La Navidad,
que en el siglo XVII tuvo que ser rescatada de la tristeza, tiene que ser
rescatada en el siglo XX de la frivolidad. La Navidad, como tantas otras
creaciones cristianas y católicas, es una boda. Es la boda del más indómito
espíritu de gozo humano con el más elevado espíritu de humildad y sentido místico.
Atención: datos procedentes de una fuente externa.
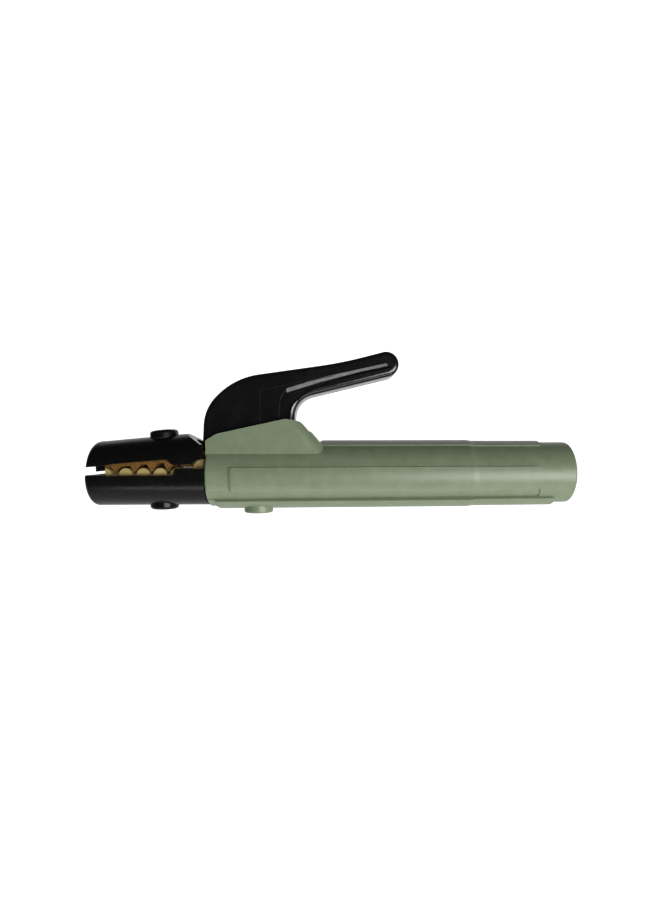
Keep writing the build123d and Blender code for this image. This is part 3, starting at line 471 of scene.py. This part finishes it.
# %% Floor that sweeps up behind
floor_level = -0.16
floor_front = -0.10
sweep_radius = 0.35
wall_distance = 0.75
wall_top = 1.2
half_width = 1.3
sweep_steps = 16
profile = [(floor_front, floor_level), (wall_distance - sweep_radius, floor_level)]
for step in range(1, sweep_steps + 1):
    angle = math.radians(90.0 * step / sweep_steps)
    profile.append((wall_distance - sweep_radius + sweep_radius * math.sin(angle),
                    floor_level + sweep_radius * (1.0 - math.cos(angle))))
profile.append((wall_distance, wall_top))
corners = [(side * half_width, y, z) for y, z in profile for side in (-1, 1)]
strips = [(2 * i, 2 * i + 1, 2 * i + 3, 2 * i + 2) for i in range(len(profile) - 1)]
sweep_mesh = bpy.data.meshes.new("white_sweep")
sweep_mesh.from_pydata(corners, [], strips)
for face in sweep_mesh.polygons:
    face.use_smooth = True
white_sweep = bpy.data.objects.new("white_sweep", sweep_mesh)
bpy.context.scene.collection.objects.link(white_sweep)
paper_white, tree, shader = start_material("paper_white", Roughness=0.9)
place = add_node(tree, "ShaderNodeTexCoord").outputs["Object"]
fibre = add_node(tree, "ShaderNodeTexNoise", {"Vector": place, "Scale": 900.0, "Detail": 2.0})
tree.links.new(blend_colours(tree, fibre.outputs["Fac"], (0.8, 0.8, 0.8, 1.0), (0.84, 0.84, 0.84, 1.0)),
               shader.inputs["Base Color"])
shader.inputs["Emission Color"].default_value = (1.0, 1.0, 1.0, 1.0)
glow_on_holder = 0.5
seen_directly = add_node(tree, "ShaderNodeLightPath").outputs["Is Camera Ray"]
tree.links.new(remap(tree, seen_directly, 0.0, 1.0, glow_on_holder, 1.0),
               shader.inputs["Emission Strength"])
sweep_mesh.materials.append(paper_white)
print("sweep points:", len(profile))

# %% [markdown]
# ## Soft studio light
#
# The surfaces that face the viewer are the bright ones, the upper shoulders of the handle are
# darker, and its underside is lifted by the white sheet. So the main light is a large soft
# panel in front and to the right, a little below the handle. A weak narrow strip, low in
# front, lifts the handle a little and brightens the lever's channel and the lower shell. The
# air stays dim, and the sheet does the rest. Area lights are used because their size sets how
# soft each highlight is.


# %% Lights
def soft_panel(name, place, target, width, height, watts):
    """A rectangular light that faces its target."""
    data = bpy.data.lights.new(name, "AREA")
    data.shape = "RECTANGLE"
    data.size = width
    data.size_y = height
    data.energy = watts
    lamp = bpy.data.objects.new(name, data)
    lamp.location = place
    lamp.rotation_euler = (Vector(target) - Vector(place)).to_track_quat("-Z", "Y").to_euler()
    bpy.context.scene.collection.objects.link(lamp)


middle = (-0.015, 0.0, 0.005)
soft_panel("front_panel", (0.6, -0.92, -0.2), middle, 0.9, 0.5, 12.5)
soft_panel("low_strip", (0.05, -0.3, -0.42), (0.0, 0.0, 0.03), 0.8, 0.06, 0.9)
world = bpy.data.worlds.new("studio_air")
world.use_nodes = True
air = world.node_tree
background = air.nodes["Background"]
background.inputs["Color"].default_value = (1.0, 1.0, 1.0, 1.0)
seen_directly = add_node(air, "ShaderNodeLightPath").outputs["Is Camera Ray"]
air_on_holder = 0.04
air.links.new(remap(air, seen_directly, 0.0, 1.0, air_on_holder, 1.0),
              background.inputs["Strength"])
bpy.context.scene.world = world
bpy.context.scene.view_settings.view_transform = "Standard"

# %% [markdown]
# ## Camera
#
# The view is square on to the side of the holder from close by, a little above the handle's
# axis, and the whole view is rolled by a third of a degree. The sensor is fitted to the width
# of the view, so the lens sets the same width at any height.

# %% Camera square on to the side
camera_data = bpy.data.cameras.new("side_camera")
camera_data.sensor_fit = "HORIZONTAL"
camera_data.sensor_width = 36.0
camera_data.lens = 28.12
camera_data.clip_start = 0.01
side_camera = bpy.data.objects.new("side_camera", camera_data)
bpy.context.scene.collection.objects.link(side_camera)
view_from = Vector((-0.0153, -0.265, 0.0119))
roll = math.radians(-0.315)
side_camera.matrix_world = (Matrix.Translation(view_from) @ Matrix.Rotation(math.pi / 2, 4, "X")
                            @ Matrix.Rotation(roll, 4, "Z"))
bpy.context.scene.camera = side_camera
print("camera at", tuple(round(v, 4) for v in view_from))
Y el paralelo de una boda es bien válido en más de una manera; porque este
nuevo peligro que amenaza la Navidad es el mismo que hace tiempo ha vulgarizado
y viciado las bodas. Es lógico que haya pompa y gozo popular en una boda; de
ninguna manera estoy de acuerdo con los que querrían que fuera algo privado y
personal, como la declaración de amor o el compromiso de matrimonio. Si una
persona no está orgullosa de casarse, ¿de qué podrá enorgullecerse?, ¿y por qué
se empeña entonces en casarse? Pero en casos normales todo este jolgorio que se
organiza está subordinado al matrimonio porque existe “en honor” del
matrimonio. Fueron a ese lugar a casarse, no a alegrarse; y se alegran porque
se han casado. Sin embargo, en tantas bodas de famosos se pierden de vista por
completo este serio objetivo y no queda nada más que la frivolidad. Porque la
frivolidad es el intento de alegrarse sin nada sobre lo que alegrarse. El
resultado es que al final hasta la frivolidad como frivolidad empieza a
desvanecerse. Quienes empezaron a juntarse sólo por diversión acaban haciéndolo
sólo porque está de moda; y no queda ni siquiera la más débil sugestión de
regocijo, sino tan sólo de ruido y alboroto.
De manera
parecida, la gente está perdiendo la capacidad de disfrutar la Navidad porque
la ha identificado con el regocijo. Una vez que han perdido de vista la antigua
sugestión de que es por alguna cosa que ocurre, caen naturalmente en pausas en
las que se preguntan con asombro si es que ocurre algo de verdad. Que se nos
diga que nos alegremos el día de Navidad es razonable e inteligente, pero sólo
si se entiende lo que el mismo nombre de la fiesta significa. Que se nos diga
que nos alegremos el 25 de diciembre es como si alguien nos dice que nos
alegremos a las once y cuarto de un jueves por la mañana. Uno no puede ser
frívolo así, de repente, a no ser que crea que existe una razón seria para ser
frívolo. Un hombre podría organizar una fiesta si hubiera heredado una fortuna;
incluso podría hacer bromas sobre la fortuna. Pero no haría nada de eso si la
fortuna fuera una broma. No sería tan bullicioso, le hubiera dejado puñados de
billetes bancarios falsos o un talonario de cheques sin fondos. Por divertida
que fuera la acción del testador, no sería durante mucho tiempo ocasión de festividades
sociales y celebraciones de todo tipo. No se puede empezar ni siquiera una
francachela por una herencia que es sólo ficticia. No se puede empezar una
francachela para celebrar un milagro del que se sabe que no es más que un
engaño de milagro. Al desechar el aspecto divino de la Navidad y exigir sólo el
humano, se está pidiendo demasiado a la naturaleza humana. Se está pidiendo a
los ciudadanos que iluminen la ciudad por una victoria que no ha tenido lugar.
Hoy nuestra
tarea consiste en rescatar la festividad de la frivolidad. Es la única manera
de que vuelva a ser festiva. Los niños todavía entienden la fiesta de Navidad:
algunas veces festejan con exceso en lo que se refiere a comer una tarta o un
pavo, pero no hay nunca nada frívolo en su actitud hacia la tarta o el pavo. Y
tampoco hay la más mínima frivolidad en su actitud con respecto al árbol de
Navidad o a los Reyes Magos. Poseen el sentido serio y hasta solemne de la gran
verdad: que la Navidad es un momento del año en el que pasan cosas de verdad,
cosas que no pasan siempre. Pero aun en los niños esa sensatez se encuentra de
alguna manera en guerra con la sociedad. La vívida magia de esa noche y de ese
día está siendo asesinada por la vulgar veleidad de los otros trescientos
sesenta y cuatro días.
G. K. Chesterton, tomado de “La
mujer y la familia”, Ed. Styria, 2006.